1. What do you feel is the most important contribution you have made in a previous case manager position?

At one position in my past, the law firm I joined did not have a system in place to ensure that everyone was properly aware of relevant deadlines and court schedules. As a result, there had been some instances of double booking and even a missed court date. In the legal context, these are extremely serious issues that can result in the derailment of a client’s entire case. Therefore, I made it my immediate priority to upgrade the firm’s case management software and ensure that all personnel were trained in its use. This ensured that everyone who needed access to a case’s schedule had it and would be able to avoid scheduling conflicts. The system also created advance reminders that enabled timely meeting of deadlines for document submissions. As a result, the number of scheduling errors decreased substantially, as did the amount of related stress and wasted productivity.

2. How do you deal with working with clients who may have committed criminal or unethical acts?

As a case manager at a criminal defense firm, I have been the first point of contact for many types of clients, including those accused of heinous crimes. However, no matter what insights my knowledge of the case gives me as to the potential truth of those accusations, my job is to help these people get the best possible access to the representation provided to them by law. Doing the best possible job means establishing good rapport with the client, with tact and sensitivity.

3. Did you ever have a conflict with a supervisor? Please tell me how you handled it and what the resolution was?

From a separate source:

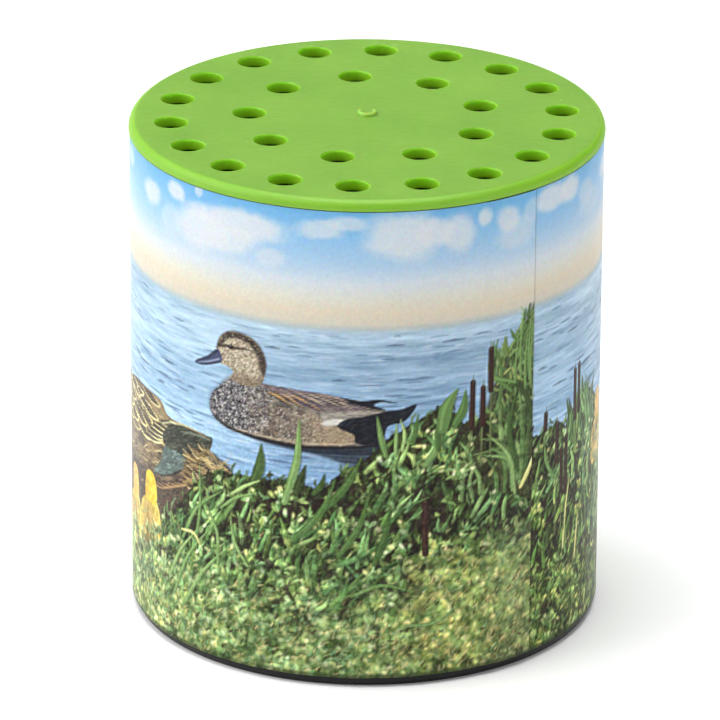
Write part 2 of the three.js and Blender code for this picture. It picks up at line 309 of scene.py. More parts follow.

At my previous job, I had a difficult situation when one of the attorneys instructed me to include an argument in a pleading I was drafting under her supervision. It was my belief that this argument dangerously skirted the edge of what was ethically permissible and would be generally detrimental to the client’s cause by making an unfavorable impression on the judge. When I raised this point as a consideration, the attorney was dismissive of my concerns. As I was still concerned, I researched the issue further and learned that an attorney had been censured by the state bar for very similar conduct. When I tactfully brought this to my supervisor’s attention, she agreed that the problematic argument should be omitted.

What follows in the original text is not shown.